What I do know, however, is that the value of the searchA
attribute is unique. Also, only tag
nodes can contain an attribute called searchA
and all of them except the top level one do.
Before
I first parse this document using the XML
package with the function xmlTreeParse()
and store the root node. I then create a new node using newXMLNode()
.
xmlfile = xmlTreeParse(filename, useInternalNodes = TRUE)
xmltop = xmlRoot(xmlfile)
newNode = newXMLNode(name = "newlyCreatedNode")
Goal
My goal is to insert my newly created newNode
as a child of the node that has a certain value (for example "sth23"
) as the searchA
attribute.
So in this case I want the result to look like this (notice the <newlyCreatedNode/>
near the bottom):
<rootnode sth="something" descr="ex">
<tag sth="sth1" descr="ex" anoAttr="sth2">
<tag sth="sth3" descr="ex2" searchA="sth4" anoAttr="sth5">
<tag sth="sth6" descr="ex3" oAttr="sth7" searchA="sth8" anoAttr="sth9">
<tag sth="sth10" descr="ex4" oAttr="sth11" searchA="sth12" anoAttr="sth13">
<someContent/>
</tag>
<someContent/>
</tag>
<tag sth="sth14" descr="ex5" oAttr="sth15" searchA="sth16" anoAttr="sth17">
<someContent/>
</tag>
<tag sth="sth1" descr="ex6" oAttr="sth15" searchA="sth18" anoAttr="sth17">
<someContent/>
</tag>
</tag>
<tag sth="sth10" descr="ex2" oAttr="sth19" searchA="sth20" anoAttr="sth9">
<someContent/>
</tag>
<tag sth="sth10" descr="ex7" searchA="sth21" anoAttr="sth13">
<tag sth="sth21" descr="ex8" oAttr="sth22" searchA="sth23" anoAttr="sth9">
<tag sth="sth23" descr="ex9" oAttr="sth22" searchA="sth24" anoAttr="sth5">
<someContent/>
</tag>
<someContent/>
<newlyCreatedNode/>
</tag>
</tag>
</tag>
<otherNode>
<someNode/>
</otherNode>
</rootnode>
Basically, in this case addChildren(xmltop[[1]][[3]][[1]], kids = list(newNode))
gets me the result that I want. Of course I do not want to specify [[1]][[3]][[1]]
.
What I tried
I can get a list of all relevant nodes with xmlElementsByTagName()
and get all attributes with xmlAttrs()
. I can even get a logical index vector which gives me the correct location.
listOfNodes = xmlElementsByTagName(el = xmltop, "tag", recursive = T)
attributeList = lapply(listOfNodes, FUN = function(x) xmlAttrs(x))
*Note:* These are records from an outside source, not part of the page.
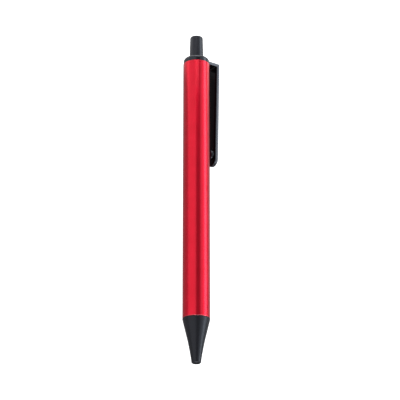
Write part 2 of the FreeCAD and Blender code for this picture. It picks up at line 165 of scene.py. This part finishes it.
def grain_group():
    """Fine surface grain: a height for bump, and a roughness that drifts with the same grain."""
    group = bpy.data.node_groups.new("surface_grain", "ShaderNodeTree")
    face = group.interface
    face.new_socket("Vector", in_out="INPUT", socket_type="NodeSocketVector")
    for label, value in (("Scale", 4000.0), ("Stretch", 1.0), ("Roughness", 0.3), ("Spread", 0.06)):
        face.new_socket(label, in_out="INPUT", socket_type="NodeSocketFloat").default_value = value
    face.new_socket("Height", in_out="OUTPUT", socket_type="NodeSocketFloat")
    face.new_socket("Roughness", in_out="OUTPUT", socket_type="NodeSocketFloat")
    nodes, links = group.nodes, group.links
    inside = nodes.new("NodeGroupInput")
    outside = nodes.new("NodeGroupOutput")
    stretch = nodes.new("ShaderNodeCombineXYZ")
    stretch.inputs["X"].default_value = 1.0
    stretch.inputs["Z"].default_value = 1.0
    links.new(inside.outputs["Stretch"], stretch.inputs["Y"])
    scaled = nodes.new("ShaderNodeVectorMath")
    scaled.operation = "MULTIPLY"
    links.new(inside.outputs["Vector"], scaled.inputs[0])
    links.new(stretch.outputs["Vector"], scaled.inputs[1])
    fine = nodes.new("ShaderNodeTexNoise")
    fine.inputs["Detail"].default_value = 3.0
    links.new(scaled.outputs["Vector"], fine.inputs["Vector"])
    links.new(inside.outputs["Scale"], fine.inputs["Scale"])
    broad = nodes.new("ShaderNodeTexNoise")
    broad.inputs["Scale"].default_value = 90.0
    broad.inputs["Detail"].default_value = 5.0
    links.new(inside.outputs["Vector"], broad.inputs["Vector"])
    both = nodes.new("ShaderNodeMath")
    both.operation = "ADD"
    links.new(fine.outputs["Fac"], both.inputs[0])
    links.new(broad.outputs["Fac"], both.inputs[1])
    centred = nodes.new("ShaderNodeMath")
    centred.operation = "SUBTRACT"
    centred.inputs[1].default_value = 1.0
    links.new(both.outputs["Value"], centred.inputs[0])
    drift = nodes.new("ShaderNodeMath")
    drift.operation = "MULTIPLY_ADD"
    links.new(centred.outputs["Value"], drift.inputs[0])
    links.new(inside.outputs["Spread"], drift.inputs[1])
    links.new(inside.outputs["Roughness"], drift.inputs[2])
    links.new(fine.outputs["Fac"], outside.inputs["Height"])
    links.new(drift.outputs["Value"], outside.inputs["Roughness"])
    return group


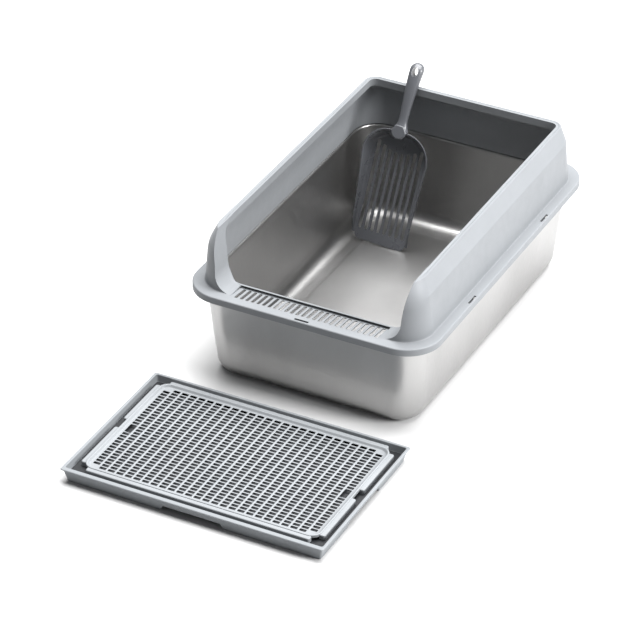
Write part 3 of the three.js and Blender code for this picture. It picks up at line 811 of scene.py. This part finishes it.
def wall_shape():
    """The leaning wall: up the outside, over the rim, down the inside, closed at both posts."""
    shape = Shape()
    levels = wall_levels()
    outer = [outer_row(z) for z in levels]
    band_corner = RIM_CORNER - RIM_WIDTH
    inside = []
    for z in levels:
        if z >= BAND_BOTTOM:
            inside.append((z, inner_row(z, RIM_INNER, band_corner)))
        if z <= BAND_BOTTOM - BAND_EASE:
            thick = FOOT_WALL + share_of(z, FLANGE_TOP, LOWER_HEIGHT) * (WALL - FOOT_WALL)
            half = inset(wall_half(z), thick)
            inside.append((z, inner_row(z, half, wall_corner(z) - thick)))
    inside.sort(key=lambda pair: pair[0])
    rows = [shape.add(at_z(row, z)) for row, z in zip(outer[:-1], levels)]
    across = [shape.add(column) for column in rim_columns(outer[-1], inside[-1][1])]
    down = [shape.add(at_z(row, z)) for z, row in inside[:-1]][::-1]
    shape.skin(rows + across + down + [rows[0]], closed=False)
    for end in (0, -1):
        previous = None
        for z, low_row in zip(levels[:-1], outer):
            row = inner_row(z, RIM_INNER if z >= BAND_BOTTOM else wall_half(z), band_corner)
            points = [mix(low_row[end], row[end], share) for share in RIM_SHARES]
            ids = shape.add(at_z(points, z))
            if previous:
                shape.skin([previous, ids], closed=False)
            previous = ids
        shape.skin([previous, [column[end] for column in across]], closed=False)
    return shape


def sill_edge_outline():
    """The flange's inner edge in plan: free at the sill, hidden inside the wall elsewhere."""
    half = inset(FOOT_HALF, HIDDEN_EDGE)
    row = []
    for i in range(CORNER_STEPS + 1):
        x = ENTRY_HALF - SILL_TURN + SILL_TURN * i / CORNER_STEPS
        row.append((x, sill_ease(x, POST_BACK) - HIDDEN_EDGE * smoothstep(i / HIDDEN_POINTS)))
    row += arc((half[0] - POST_CORNER, POST_BACK - HIDDEN_EDGE + POST_CORNER), POST_CORNER, 3)
    row += arc((half[0] - FOOT_CORNER, half[1] - FOOT_CORNER), FOOT_CORNER, 0)
    return row + mirrored(row)


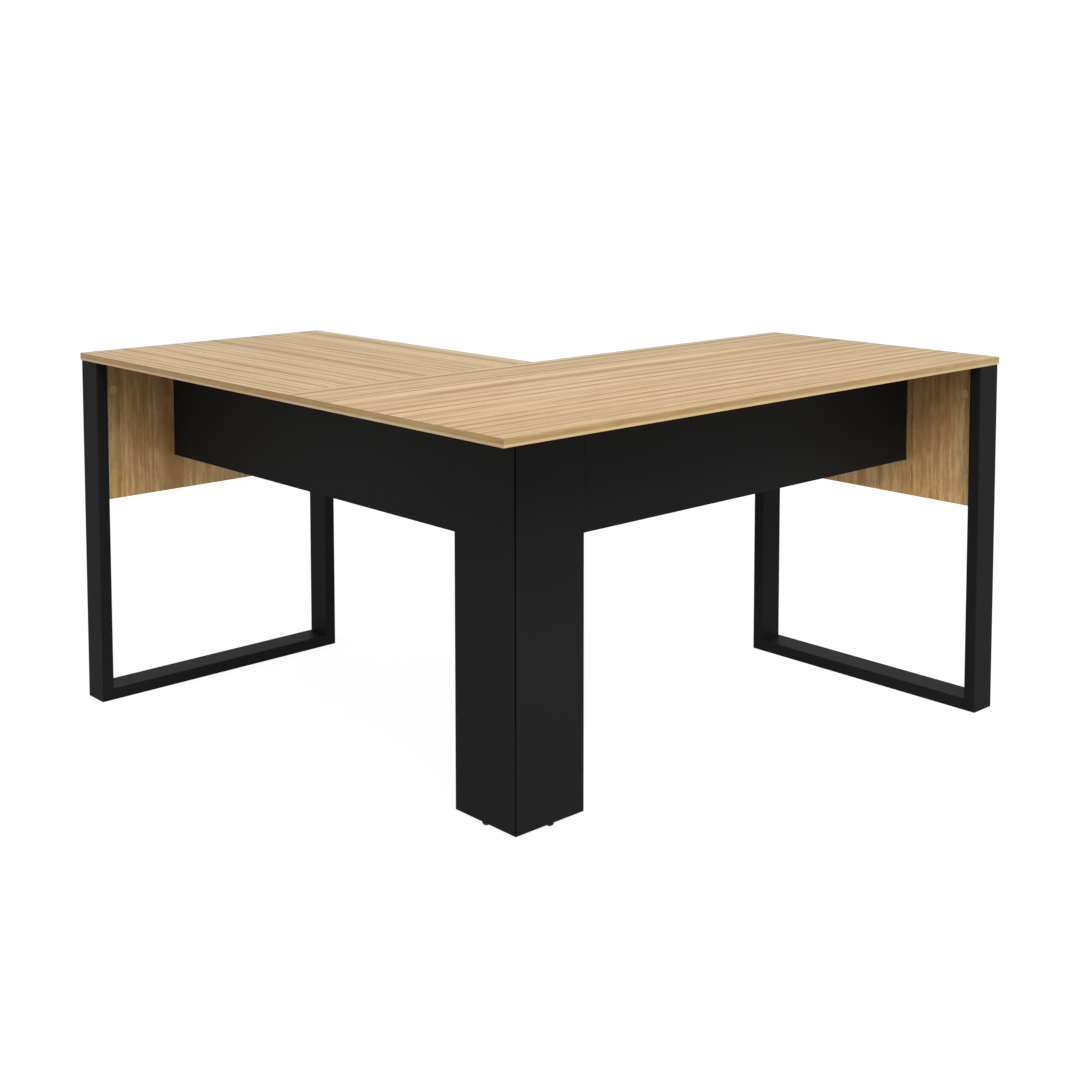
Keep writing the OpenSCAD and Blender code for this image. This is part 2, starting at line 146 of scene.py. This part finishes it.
def growth_rings(s, across, wander, per_metre, soft):
    """Dark latewood lines. Each ring darkens over the part of its width that soft gives, ends sharply,
    and has its own depth."""
    darkest, falling = 0.93, 0.95    # parts of the ring's width where its full depth starts and ends
    least_depth = 0.35
    phase = s.math("MULTIPLY_ADD", across, per_metre, wander)
    ring = s.math("FLOOR", phase)
    place = s.math("SUBTRACT", phase, ring)
    depth = s.add("ShaderNodeTexWhiteNoise", {"W": ring}, noise_dimensions="1D").outputs["Value"]
    rise = s.step(place, 1.0 - soft, darkest)
    drop = s.step(place, 1.0, falling)
    own_depth = s.math("MULTIPLY_ADD", depth, 1.0 - least_depth, least_depth)
    return s.math("MULTIPLY", s.math("MULTIPLY", rise, drop), own_depth)


class Grain:
    """How a piece of the oak decor looks. contrast is the depth of the growth lines, run is how fast
    they change along the board, per metre, fuzz is how ragged their edges are, patch is how often along
    the board they fade and return, per metre, and mottle is the depth of the short streaks between them.
    The last setting is painted shade, not a tone of the decor: how much paler the board is painted per
    metre of height; below zero the board is painted darker towards its top, under the worktop."""

    def __init__(self, contrast=2.3, run=0.07, fuzz=1.0, patch=3.5, mottle=0.12, painted_shade_slope=0.0):
        self.contrast, self.run, self.fuzz, self.patch = contrast, run, fuzz, patch
        self.mottle, self.painted_shade_slope = mottle, painted_shade_slope


TOP_GRAIN = Grain()
# The panels' last setting paints shade: they are painted darker towards their top, under the worktop.
PANEL_GRAIN = Grain(contrast=1.35, run=0.30, fuzz=2.6, patch=18.0, mottle=0.50, painted_shade_slope=-2.5)
EDGE_GRAIN = Grain(contrast=0.9, run=0.30, fuzz=2.0, patch=16.0, mottle=0.25)

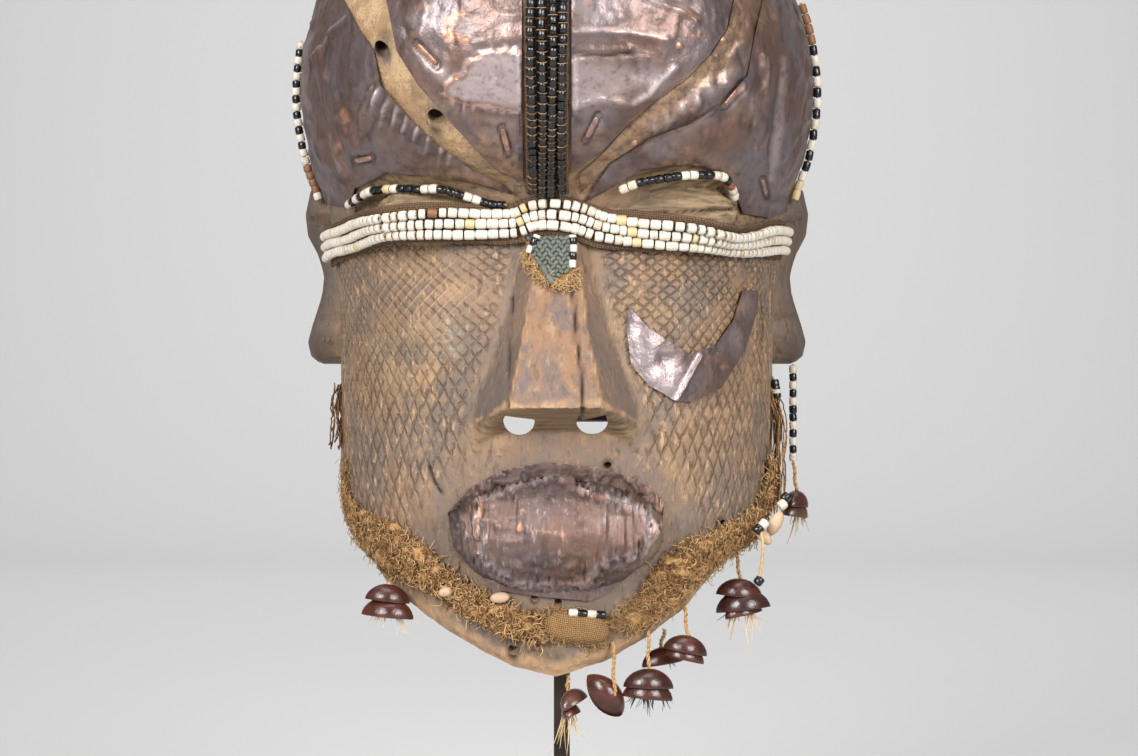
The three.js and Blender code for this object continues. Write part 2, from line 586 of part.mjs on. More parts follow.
// Where a twine starts: on the face, under the rim's cut edge, or below the ear's string of beads.
const onFace = ([x, h]) => [x, helmetFront(x, h) - TWINE - 2 * GAP, h];
const underRim = ([x, h]) => [x, helmetFront(x, h) + MASK.wall / 2, h];
const underEar = () => [out(EAR_STRING.out), EAR_STRING.depth, earStringTop - EAR_STRING.length - GAP];

const RATTLES = {
  rattle_jaw_left: { from: onFace(at(-61.6, 11.63)), twine: [-1.5, 9, 4],
    shells: [{ lean: 0.12, spin: 0.1, drop: 0, size: 0.85 },
      { lean: 0.1, spin: -0.1, drop: 6, size: 1 }] },
  rattle_chin_left: { from: underRim(at(4.4, 0.2)), twine: [0.1, 0, 7.8],
    shells: [{ lean: -0.5, spin: 0.9, drop: 0, size: 0.75 },
      { lean: -0.3, spin: 1.3, drop: 6, size: 0.6 }] },
  rattle_chin_middle: { from: onFace(at(21.2, 4.25)), twine: [1, 2, 23],
    shells: [{ lean: 0.9, spin: 0.1, drop: 0, size: 1 }] },
  rattle_chin_right: { from: onFace(at(34.4, 5.5)), twine: [0.6, 2, 18],
    shells: [{ lean: 0.05, spin: 0.1, drop: 0, size: 0.95 },
      { lean: 0.1, spin: 0, drop: 5, size: 0.95 }] },
  rattle_chin_back: { from: underRim(at(40.8, 5.38)), twine: [-1.5, -9, 9.5],
    shells: [{ lean: -0.15, spin: 0.3, drop: 0, size: 0.85 }] },
  rattle_jaw_middle: { from: onFace(at(48, 8.38)), twine: [2, 4, 14.5],
    shells: [{ lean: 0.2, spin: 0.1, drop: 0, size: 0.85 },
      { lean: 0.25, spin: 0.1, drop: 4.5, size: 0.75 }] },
  rattle_jaw_right: { from: underRim(at(68.8, 14.13)), twine: [2, 7, 12.5],
    shells: [{ lean: 0.1, spin: 0.1, drop: 0, size: 0.9 }, { lean: -0.12, spin: 0, drop: 5, size: 1.05 },
      { lean: -0.2, spin: 0.4, drop: 10, size: 0.8 }] },
  rattle_side_right: { from: underEar(), twine: [2, 0, 14],
    shells: [{ lean: 0.1, spin: 1.3, drop: 0, size: 0.85 },
      { lean: 0.15, spin: 1.2, drop: 5, size: 0.85 }] },
};

// The display stand

// The base plate, with its top edge chamfered.
function standBase() {
  const ring = (inset, z) => [[-1, -1], [1, -1], [1, 1], [-1, 1]].map(([sx, sy]) => (
    new THREE.Vector3(sx * (BASE.width / 2 - inset), sy * (BASE.depth / 2 - inset), z)));
  return skin([ring(0, 0), ring(0, BASE.thickness - BASE.chamfer), ring(BASE.chamfer, BASE.thickness)]);
}

const padUnderside = MASK.height - MASK.wall - PAD.thickness;

function standPost() {
  const top = CHIN_CLEARANCE + padUnderside;
  return new THREE.BoxGeometry(POST.side, POST.side, top - BASE.thickness)
    .translate(POST.x, POST.y, (top + BASE.thickness) / 2);
}

// What fills the hollow, kept clear of its wall.
const hollow = helmetForm(-MASK.wall - GAP, 6, 4, 13);

function crownPad() {
  const block = new THREE.CylinderGeometry(PAD.radius, PAD.radius * 0.8, PAD.thickness * 2, 16)
    .rotateX(Math.PI / 2).translate(POST.x, POST.y, padUnderside + PAD.thickness);
  return solidOf(block).intersect(hollow);
}

// A prong from the post to the hollow's side wall, which keeps the mask from turning.
function standProng(side, level) {
  const [from, to] = [POST.x + (side * POST.side) / 2, side * out(1.1)];
  const rod = new THREE.CylinderGeometry(PRONG.radius, PRONG.radius, Math.abs(to - from), 8)
    .rotateZ(Math.PI / 2).translate((from + to) / 2, POST.y, level);
  return solidOf(rod).intersect(hollow);
}

// Materials

const material = (color, roughness, metalness) => (
  new THREE.MeshStandardMaterial({ color, roughness, metalness }));
const WOOD = material(0x6b5138, 0.75, 0);
const COPPER = material(0x6a5048, 0.38, 0.9);
const WHITE_BEADS = material(0xe9e2d3, 0.35, 0);
const BLACK_BEADS = material(0x1b1b20, 0.2, 0);
const GREEN_BEADS = material(0x5d6a58, 0.4, 0);
const BROWN_CLOTH = material(0x5a3f2a, 0.9, 0);
const RAFFIA_FIBRE = material(0x8a6238, 0.95, 0);
const SEED = material(0x3d140d, 0.25, 0);
const STEEL = material(0x2e211c, 0.45, 0.6);

// Assembly

const mask = new THREE.Group();
mask.position.z = CHIN_CLEARANCE;
const stand = new THREE.Group();

function place(group, name, shape, finish) {
  const mesh = new THREE.Mesh(shape.isBufferGeometry ? shape : geometryOf(shape), finish);
  mesh.name = name;
  group.add(mesh);
}

place(mask, 'wood_helmet', carvedHelmet(), WOOD);
for (const [name, outline] of Object.entries(SHEETS)) place(mask, name, copper(drawn(outline)), COPPER);

const [eyeCloth, eyeBeads] = beadBand(faceStations(PATHS.eyeBand, 28, EYE_BAND.stiffness), EYE_BAND);
place(mask, 'eye_band_cloth', eyeCloth, BROWN_CLOTH);
place(mask, 'eye_band_beads', eyeBeads, WHITE_BEADS);
const crownRun = crownStations(CROWN_BAND.middle, up(0.568), up(0.93), 19);
const [crownCloth, crownBeads] = beadBand(crownRun, CROWN_BAND);
place(mask, 'crown_band_cloth', crownCloth, BROWN_CLOTH);
place(mask, 'crown_band_beads', crownBeads, BLACK_BEADS);

const aboveSheet = SHEET + 3 * GAP;
place(mask, 'brow_beads_left', strand(faceStations(PATHS.browLeft, 10), aboveSheet), BLACK_BEADS);
place(mask, 'brow_beads_right', strand(faceStations(PATHS.browRight, 8), aboveSheet), BLACK_BEADS);
const behindCopper = CORONAL + GAP + STRAND;
const sideRuns = {
  side_beads_left: sideStations(-1, up(0.765), up(0.572), behindCopper, 7),
  side_beads_right: sideStations(1, up(0.81), up(0.572), behindCopper, 8),
};
for (const [name, run] of Object.entries(sideRuns)) {
  place(mask, name, strand(run, aboveSheet), BLACK_BEADS);
}
place(mask, 'ear_string_right', earString(), BLACK_BEADS);
place(mask, 'nose_pendant', nosePendant(), GREEN_BEADS);

place(mask, 'raffia_edge_left', raffiaEdge(PATHS.raffiaLeft, 0.45), RAFFIA_FIBRE);
place(mask, 'raffia_edge_right', raffiaEdge(PATHS.raffiaRight, 0.3), RAFFIA_FIBRE);
place(mask, 'chin_cloth_roll', chinRoll(), RAFFIA_FIBRE);
for (const [name, hung] of Object.entries(RATTLES)) place(mask, name, rattle(hung), SEED);

place(stand, 'stand_base', standBase(), STEEL);
place(stand, 'stand_post', standPost(), STEEL);
place(mask, 'stand_crown_pad', crownPad(), STEEL);
place(mask, 'stand_prong_left', standProng(-1, up(PRONG.leftLevel)), STEEL);
place(mask, 'stand_prong_right', standProng(1, up(PRONG.rightLevel)), STEEL);

const display = new THREE.Group();
display.add(stand, mask);

export default display;
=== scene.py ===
"""A Kuba bwoom helmet mask on its stand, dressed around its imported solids.

Lengths are in millimetres in the mask's own space: x to the viewer's right, y from the ear line to the
back, and h up from the chin.  Every mesh is written in metres, with the chin lifted off the table.
"""

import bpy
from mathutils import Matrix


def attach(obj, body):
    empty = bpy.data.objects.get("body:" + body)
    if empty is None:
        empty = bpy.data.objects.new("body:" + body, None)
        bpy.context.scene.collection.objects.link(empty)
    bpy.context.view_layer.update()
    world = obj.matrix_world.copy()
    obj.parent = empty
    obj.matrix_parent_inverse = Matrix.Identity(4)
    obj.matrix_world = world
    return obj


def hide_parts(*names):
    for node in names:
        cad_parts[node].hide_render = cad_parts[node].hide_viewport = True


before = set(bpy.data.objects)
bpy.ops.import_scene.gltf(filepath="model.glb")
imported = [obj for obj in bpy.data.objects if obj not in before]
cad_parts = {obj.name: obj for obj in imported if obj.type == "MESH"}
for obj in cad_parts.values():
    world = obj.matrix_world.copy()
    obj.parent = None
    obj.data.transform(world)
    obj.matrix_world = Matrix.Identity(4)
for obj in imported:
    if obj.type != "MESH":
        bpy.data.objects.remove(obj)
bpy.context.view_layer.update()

import logging
import math
from dataclasses import dataclass, field
from enum import Enum
from typing import Callable, Iterable, Sequence

import bpy
import numpy as np
from mathutils import Matrix, Vector

LOG = logging.getLogger("mask")
Array = np.ndarray
Object = bpy.types.Object
Socket = bpy.types.NodeSocket
Point = tuple[float, float]

MM = 0.001
CHIN_LIFT = 110.0  # from the table up to the chin
GAP = 0.35  # between one piece and the piece it lies on
SHEET = 0.9  # thickness of the copper
CLOTH = 1.3  # thickness of the strips that beads are sewn to
CORONAL = -20.0  # depth at which the copper stops, ahead of the ears


class Slot(Enum):
    """The record's material slots that the dressing uses."""

    WOOD = "carved_wood"
    COPPER = "patinated_copper"
    WHITE = "white_beads"
    BLACK = "black_beads"
    GREEN = "green_beads"
    CLOTH = "brown_cloth"
    RAFFIA = "raffia"
    SEED = "seed_shell"


# Numbers and curves


def ease(value: Array, low: float, high: float) -> Array:
    """Rises smoothly from 0 at low to 1 at high, or falls where low is the larger."""
    share = np.clip((np.asarray(value, float) - low) / (high - low), 0.0, 1.0)
    return share * share * (3.0 - 2.0 * share)


def arch(share: Array, power: float) -> Array:
    """A quarter of a rounded arch: 1 at share 0, 0 at share 1, and steep there."""
    return (1.0 - np.clip(share, 0.0, 1.0) ** power) ** (1.0 / power)


class SmoothCurve:
    """A smooth curve through a few points, level beyond its last point."""

    def __init__(self, points: Sequence[Point]) -> None:
        """Keeps the points and works out the slope at each.

        Args:
            points: places and values, in rising order of place.
        """
        self.at, self.values = np.array(points, float).T
        steps = np.diff(self.values) / np.diff(self.at)
        before, after = steps[:-1], steps[1:]
        turning = before * after <= 0
        middle = np.where(turning, 0.0, 2.0 * before * after / np.where(turning, 1.0, before + after))
        self.slopes = np.concatenate([steps[:1], middle, [0.0]])

    def __call__(self, place: Array) -> Array:
        """Gives the curve's value at each place."""
        place = np.asarray(place, float)
        i = np.clip(np.searchsorted(self.at, place, side="right") - 1, 0, len(self.at) - 2)
        span = self.at[i + 1] - self.at[i]
        t = np.clip((place - self.at[i]) / span, 0.0, 1.0)
        blend = t * t * (3.0 - 2.0 * t)
        lift = self.slopes[i] * t * (1 - t) ** 2 - self.slopes[i + 1] * t * t * (1 - t)
        return self.values[i] * (1 - blend) + self.values[i + 1] * blend + span * lift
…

indexVector = sapply(attributeList, FUN = function(x) x["searchA"] == "sth23")
indexVector[is.na(indexVector)] = FALSE
listOfNodes[indexVector]
What I do not know is how to use this information to insert my node into the tree at the correct location.
listOfNodes[indexVector]
gives me the correct node, but it is now a list and not a node I can use addChildren()
on.
Even if I somehow managed to map the indexVector
and the xmlSize()
of all nodes to the correct indices that I could use on xmltop
directly, I would still have the problem of a variable number of double brackets (xmltop[[1]][[3]]
vs xmltop[[1]][[2]][[1]]
).
I have also tried several other functions of the XML
package, including xmlApply
, getNodeLocation
and getNodeSet
, but they did not seem to help.
What I have not really tried
I do not really understand the difference of xmlTreeParse()
, xmlInternalTreeParse()
and xmlTreeParse(useInternalNodes = T)
and I cannot wrap my head around XPath, so I did not get very far trying to use it.
Any helpful pointers would be much appreciated.